Estimado em entre 30 e 50 milhões de euros, o quadro foi vendido a uma coleção privada de Hong Kong, HomeArt, no extremo inferior da faixa estimada da casa de leilões im Kinsky, longe dos 86 milhões de euros conseguidos em junho de 2023 em Londres por outro quadro do artista.

O comprador prometeu deixar a obra à disposição do museu Belvedere de Viena, que expõe o famoso "Beijo" de Klimt, durante três meses.

O diretor da casa de leilões im Kinsky, Ernst Ploil, disse-se "decepcionado" pelo preço final (35 milhões de euros com os gastos) e culpou os "diversos artigos de imprensa críticos" que podem ter dissuadido possíveis compradores.

Só havia um eventual comprador, lamentou, pois os outros desistiram por causa das dúvidas à volta da procedência do quadro, encomendado por uma rica família judaica e pintado em 1917 por Klimt pouco antes de morrer.

Ainda assim, Claudia Mörth Gasser, responsável pela seção de arte moderna, assinalou que se trata de um acontecimento notável porque "uma obra comparável" jamais foi oferecida no país natal de Klimt.

"Ninguém esperava que um quadro desta importância, desaparecido durante 100 anos, ressurgisse", disse. O recorde austríaco anterior era de 7 milhões de euros por uma pintura flamenca vendida em 2010.

Quem é a protagonista?

Este retrato sem assinatura tinha vindo a causar sensação, em especial porque está muito bem conservado e nunca saiu da Áustria.

Desde a sua apresentação em janeiro, uma multidão compareceu a exposições na Suíça, Alemanha, no Reino Unido e em Hong Kong para o admirar.

O quadro, iniciado em 1917 e não concluído, representa uma jovem morena com traços precisos, com uma grande capa ricamente decorada com flores, sobre um fundo vermelho vivo.

O pintor morreu no ano seguinte e o mistério sobre a identidade da modelo, muito debatido na imprensa especializada, continua vivo.

Quem é esta jovem vienense da alta burguesia que visitou nove vezes o atelier do venerado génio da sua época? Sabe-se que fazia parte da família Lieser, uma grande dinastia industrial judaica e mecenas das vanguardas artísticas.

É uma das duas filhas de Henriette (Lilly) Lieser, Helene e Annie, uma mulher rica, divorciada e pioneira da emancipação feminina? Ou a filha do seu cunhado Adolf, Margarethe, como consta no primeiro catálogo completo das obras de Klimt, feito nos anos 1960?

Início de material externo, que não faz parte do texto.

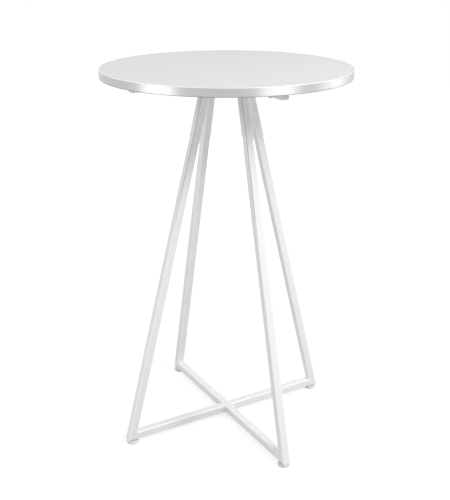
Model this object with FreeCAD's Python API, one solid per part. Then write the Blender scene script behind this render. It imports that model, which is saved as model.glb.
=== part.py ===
import FreeCAD, Part
import math
import os

from FreeCAD import Placement, Rotation, Vector

# A tall round table: a laminated board on two crossed frames of square steel tube, on levelling feet.
# Millimetres. +Z is up and the floor is z = 0. The table's middle is x = y = 0.
# The through frame stands in the XZ plane: its floor bar and its arm run unbroken through the middle.
# The split frame stands in the YZ plane: its bar and arm are halves, welded to the through ones.

# Overall
table_height = 1100.0      # floor to the top surface, with the feet screwed right in
top_diameter = 700.0
floor_reach = 347.5        # middle to the outer corner of each floor corner
through_head_reach = 78.0  # middle to a leg's outer face where it meets the arm, through frame
split_head_reach = 95.0    # the same, split frame
arm_reach = 291.0          # middle to an arm's end, with its plug

# Board
core_thickness = 22.0
laminate_thickness = 0.4
band_thickness = 2.0
band_bevel = 0.8

# Tube
tube_side = 24.0
tube_wall = 1.5
tube_rounding = 3.0
crossing_weld = 4.0        # bead radius in the corners of a crossing
leg_weld = 3.0             # bead radius along a leg's head

# Plugs that close the arms' ends
plug_head_thickness = 3.0  # of the head, which covers the tube's wall
plug_depth = 12.0          # length of the skirt inside the tube
plug_wall = 1.8
plug_bevel = 2.0           # on the skirt's corners, clear of the tube's rounding

# Screws that hold the board to the arms
screw_reach = 222.0        # middle to each screw, one in the outer half of each arm
screw_diameter = 6.0
screw_flange_diameter = 14.0
screw_flange_thickness = 1.4
screw_head_flats = 8.0
screw_head_height = 4.0
screw_engagement = 12.0    # length inside the threaded insert
screw_hole_clearance = 0.3
insert_diameter = 9.5
insert_length = 14.0
insert_clearance = 0.05
thread_clearance = 0.05    # radial, around every plain-modelled thread

# Levelling feet
foot_inset = 18.5          # outer floor corner to the foot's axis
foot_travel = 15.0
pad_diameter = 35.0
pad_height = 8.2
pad_side_height = 5.4
pad_shoulder_diameter = 19.0
pad_floor = 2.4            # plastic under the stud's end
stud_diameter = 8.0
collar_flats = 13.0
collar_height = 2.7
play = 0.3                 # between the stud and the pad, and between the collar and the bar
nut_flats = 13.0
nut_height = 6.5
stud_hole_clearance = 0.5

# Places that follow from the sizes above
top_thickness = core_thickness + 2 * laminate_thickness
underside = table_height - top_thickness
board_radius = top_diameter / 2 - band_thickness
arm_bottom = underside - tube_side
bar_bottom = pad_height + play + collar_height + play
bar_top = bar_bottom + tube_side
foot_reach = floor_reach - foot_inset
stud_top = bar_bottom + tube_wall + nut_height + foot_travel
tube_reach = arm_reach - plug_head_thickness
tube_inside = tube_side - 2 * tube_wall
far = 4 * table_height     # larger than the table, for cutting blocks

up = Vector(0, 0, 1)
origin = Vector(0, 0, 0)
frame_angle = {"right": 0, "back": 90, "left": 180, "front": 270}
head_reach = {
    "right": through_head_reach,
    "back": split_head_reach,
    "left": through_head_reach,
    "front": split_head_reach,
}


def turned(shape, side):
    """Turns a shape built on the +X side to the named side of the table."""
    result = shape.copy()
    result.rotate(origin, up, frame_angle[side])
    return result


def cylinder(radius, bottom, top, x=0.0, y=0.0):
    """An upright cylinder between two heights."""
    return Part.makeCylinder(radius, top - bottom, Vector(x, y, bottom), up)


def hexagon(flats, bottom, top):
    """An upright hexagonal prism around the Z axis, given its width across flats."""
    corner = flats / 2 / math.cos(math.pi / 6)
    angles = [math.radians(60 * step) for step in range(7)]
    points = [Vector(corner * math.cos(angle), corner * math.sin(angle), bottom) for angle in angles]
    return Part.Face(Part.makePolygon(points)).extrude(Vector(0, 0, top - bottom))


def square_bar(start, end, side, height):
    """A solid square bar along X, centred on y = 0 and z = height."""
    return Part.makeBox(end - start, side, side, Vector(start, -side / 2, height - side / 2))


def long_edges(bar):
    """A bar's edges along X."""
    return [edge for edge in bar.Edges if abs(edge.tangentAt(edge.FirstParameter).x) > 0.99]


def rounded_bar(start, end, side, rounding, height):
    """A square bar with its long edges rounded."""
    bar = square_bar(start, end, side, height)
    return bar.makeFillet(rounding, long_edges(bar))


def tube_outside(start, end, height):
    """The outer shape of a tube along X."""
    return rounded_bar(start, end, tube_side, tube_rounding, height)


def tube(start, end, height):
    """A square tube along X, open at both ends."""
    inside = rounded_bar(start - 1, end + 1, tube_inside, tube_rounding - tube_wall, height)
    return tube_outside(start, end, height).cut(inside)


def cut_beyond(shape, point, normal):
    """Removes all of a shape that lies beyond a plane, on the side its normal points to."""
    block = Part.makeBox(far, far, far, Vector(-far / 2, -far / 2, 0))
    block.Placement = Placement(point, Rotation(up, normal))
    return shape.cut(block)


def leg_direction(reach):
    """The direction of the +X leg, from its floor corner up to its head."""
    rise = Vector(reach - floor_reach, 0, arm_bottom - bar_bottom)
    return rise.normalize()


def mitre_normal(reach):
    """The normal of the mitre between the +X leg and its floor bar, pointing to the bar's side."""
    bisector = (leg_direction(reach) + Vector(-1, 0, 0)).normalize()
    return Vector(-bisector.z, 0, bisector.x)


def floor_corner():
    """The outer bottom corner on the +X side, where the mitre starts."""
    return Vector(floor_reach, 0, bar_bottom)


def bar_height():
    """The height of the floor bars' axes."""
    return bar_bottom + tube_side / 2


def arm_height():
    """The height of the arms' axes."""
    return arm_bottom + tube_side / 2


def leg(side, outside_only=False):
    """A straight leg: mitred to its floor bar, and coped to the arm at its head."""
    direction = leg_direction(head_reach[side])
    inward = Vector(-direction.z, 0, direction.x)
    length = (arm_bottom - bar_bottom) / direction.z
    make = tube_outside if outside_only else tube
    shape = make(-tube_side, length + 2 * tube_side, 0)
    start = floor_corner() + inward * (tube_side / 2)
    shape.Placement = Placement(start, Rotation(Vector(1, 0, 0), direction))
    shape = cut_beyond(shape, floor_corner(), mitre_normal(head_reach[side]))
    shape = cut_beyond(shape, Vector(0, 0, arm_height()), up)
    shape = shape.cut(tube_outside(0, tube_reach, arm_height()))
    return turned(shape, side)


def mitred(bar, reach):
    """Cuts the +X end of a floor bar to the mitre."""
    return cut_beyond(bar, floor_corner(), -mitre_normal(reach))


def stud_drilled(bar):
    """Drills the hole for the foot's stud through the +X end's lower wall."""
    radius = stud_diameter / 2 + stud_hole_clearance
    return bar.cut(cylinder(radius, bar_bottom - 1, bar_bottom + tube_wall + 1, foot_reach))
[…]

No poder de um comerciante nazi

A única fotografia conhecida do quadro, provavelmente feita em 1925 dentro de uma exposição, sugere que, naquele ano, ele pertencia a Lilly Lieser.

Segundo o jornal Der Standard, com base em correspondências arquivadas num museu austríaco, ela pode ter confiado a obra a um dos seus funcionários antes de morrer.

O quadro ressurgiu em poder de um comerciante nazi. Depois, foi herdado pela filha deste e, mais tarde, por parentes distantes.

Para a casa im Kinsky, especializada em procedimentos de restituição, trata-se de "uma hipótese entre outras".

Depois da guerra, o quadro nunca mais foi reivindicado por um dos três descendentes de Lieser que sobreviveram, ao contrário de outros bens,

Segundo Mörth Gasser, os donos, que desejam permanecer no anonimato, entraram em contato com sua empresa há dois anos para solicitar assessoria jurídica.

A im Kinsky informou que os atuais beneficiários das duas vertentes da família Lieser vivem nos Estados Unidos. Alguns viajaram para ver o quadro e depois assinaram um contrato com os proprietários, eliminando assim um obstáculo para a sua venda.

Nenhuma informação foi divulgada sobre os termos deste acordo extrajudicial e alguns especialistas criticaram este procedimento por o considerarem rápido demais.

O quadro não foi exposto nos Estados Unidos por receio de que pudesse ser confiscado pela Justiça em caso de litígio, como é norma para as obras suspeitas de serem fruto de espólio.